In a typical training mission for a MiG fighter pilot, hewould take a perch, or a position about a mile back and about 2,000 to 3,000 feet high and a little offset, behind a pilot, usually an F-15C Eagle.
"Fights on," would sound over the radio, and the guy out front would start to turn and the guy on the perch would attack. The pilot in front would try to defend himself and assess the situation while the MiG pilot would try to maintain the advantage and close for a missile shot.
"Sometimes the guy in front would attain the advantage or sometimes he would lose," Peck said. "That was the learning objective; that is why we were doing it."
After being so intimately involved in the 4477th TES operations, Peck recalls what the most exciting part of piloting a MiG was.
"I think that the biggest thrill of being involved in this program was making that first flight," Peck said. "We had no simulators and no two-seaters. So the first time you flew a MiG, you were by yourself with no instructor, only word of mouth and how you were verbally trained on how to do it.
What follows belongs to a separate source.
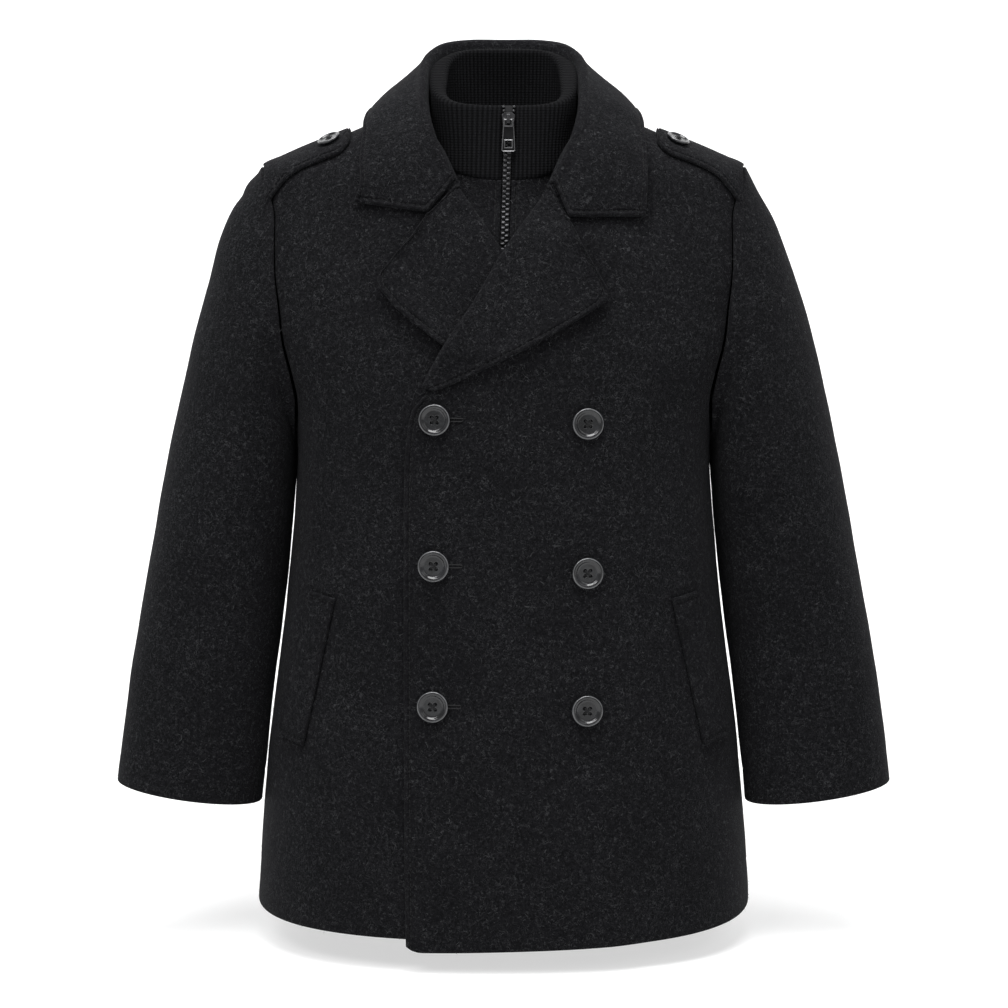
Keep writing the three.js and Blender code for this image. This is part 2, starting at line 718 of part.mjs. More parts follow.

We picked up little things that we thought were very important, and we passed it on to each generation that followed."
Today's generation of fighter pilots are the echo of what Airmen like Peck and units like the 4477th TES fought so hard for to make the Air Force more efficient.
"The men and women who are flying the combat jets have the benefit of these advanced super avionic systems, super capable jet aircraft, and advanced radars," Peck said. "It's just incredible to look back and think we actually had a role in finding some of the requirements, and now we sit back and watch our young people operate so effectively."